Since the very beginnings of the Church, the biblical portrait of Mary has been studied and prayed over by popes, bishops, theologians, and saints.
And Mary – who she was, and what role she played in God’s plan for the salvation of the world – was an important topic of discussion and debate in the early Church councils, which were official meetings of bishops under the authority of the pope.
In these councils – such as the Council of Ephesus (in the year 431), the Second Council of Constantinople (553) – we see the Church, guided by the Holy Spirit, interpreting the same Scriptures we have been studying in this course.

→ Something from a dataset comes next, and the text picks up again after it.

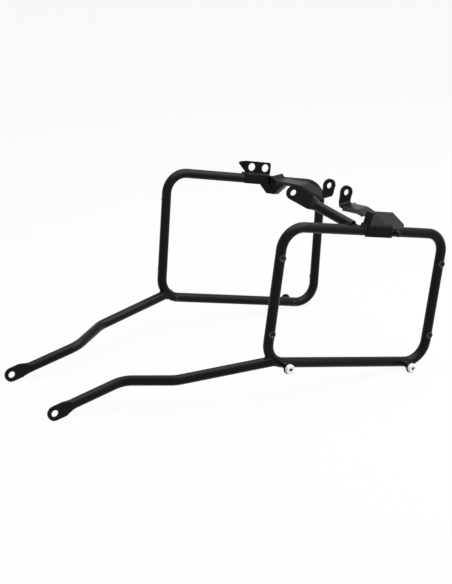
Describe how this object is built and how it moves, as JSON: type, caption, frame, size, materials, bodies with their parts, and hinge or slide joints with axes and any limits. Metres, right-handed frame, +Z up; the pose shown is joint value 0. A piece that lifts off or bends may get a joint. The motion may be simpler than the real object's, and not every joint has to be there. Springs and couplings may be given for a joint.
{
  "type": "motorcycle pannier frame",
  "caption": "Tubular motorbike carrier: bent loops with lower struts, flattened feet, eye straps, threaded inserts and bushed pins that hold hard side cases.",
  "frame": {"origin": "on the floor, in the middle of the frame's length and width, as it stands on its feet and its two rear pins", "axes": "+X to the rear of the motorbike, +Y to its right side, +Z up"},
  "size_m": [0.81, 0.5356, 0.3767],
  "materials": {
    "tube": "black powder coat, satin to gloss",
    "sheet": "black powder coat on folded sheet",
    "strap": "black powder coat on flat bar",
    "hardware": "black oxide steel",
    "insert": "darkened steel",
    "bush": "white nylon"
  },
  "bodies": {
    "root": {"left_loop": "tube", "right_loop": "tube", "left_strut": "tube", "right_strut": "tube", "left_saddle": "sheet", "right_saddle": "sheet", "left_strap_tab": "sheet", "right_strap_tab": "sheet", "left_strap": "strap", "right_strap": "strap", "left_strap_bolt": "hardware", "right_strap_bolt": "hardware", "left_strap_washer": "hardware", "right_strap_washer": "hardware", "left_strap_nut": "hardware", "right_strap_nut": "hardware", "left_front_pin": "tube", "right_front_pin": "tube", "left_rear_pin": "tube", "right_rear_pin": "tube", "left_front_bush": "bush", "right_front_bush": "bush", "left_rear_bush": "bush", "right_rear_bush": "bush", "left_pin_screws": "hardware", "right_pin_screws": "hardware", "left_inserts": "insert", "right_inserts": "insert", "right_upright": "sheet", "left_upright": "sheet", "left_web": "sheet", "left_gusset": "sheet", "left_upper_strut": "tube"}
  },
  "joints": []
}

The Church’s interpretation of the Scriptures concerning Mary has continued down through the centuries.
The result has been a series of dogmas and doctrines about Mary, all based on the truths revealed in the Scripture texts we’ve been looking at in this course.
In this lesson and in the next, we will take a closer look at these dogmas and doctrines, examining how they are based upon and deepen our appreciation of the biblical portrait of Mary.
B. Dogmas and the Bible
Before we do that, however, we should say a word about the meaning and purpose of dogma and doctrine in Catholic teaching.
Doctrine and dogma are the revealed teachings of Jesus as defined by the Church, which has been entrusted with the Holy Spirit of Jesus to protect it from error and to guide it into all the truth (see John 14:26; 16:12-15; 20:21-22; Acts 2:1-4).
For our purposes here it’s important to keep in mind that doctrine and dogma represent the Church’s definitive interpretation of Scripture, under the guidance of the Spirit.
In the New Testament, the Greek word dogma is used to refer to the “legal claims” of the divine law revealed in the Old Testament scriptures (see Ephesians 2:15). It is also used to refer to the “decisions” reached by the first Church council, held in Jerusalem (see Acts 16:4).
The Council of Jerusalem met to make a definitive interpretation of the Old Testament Scriptures regarding the treatment of non-Jews who convert to Christianity (see Acts 15), a decision in which the apostles were guided by the Holy Spirit (see Acts 15:28).
In the same way, the Church’s doctrines about Mary – about her Immaculate Conception, her status as the “ever-Virgin Mother of God,” and her “Assumption” into heaven as “Queen of all things” – represent a definitive interpretation of the whole of Scripture as it relates to Mary’s role in God’s plan for our salvation.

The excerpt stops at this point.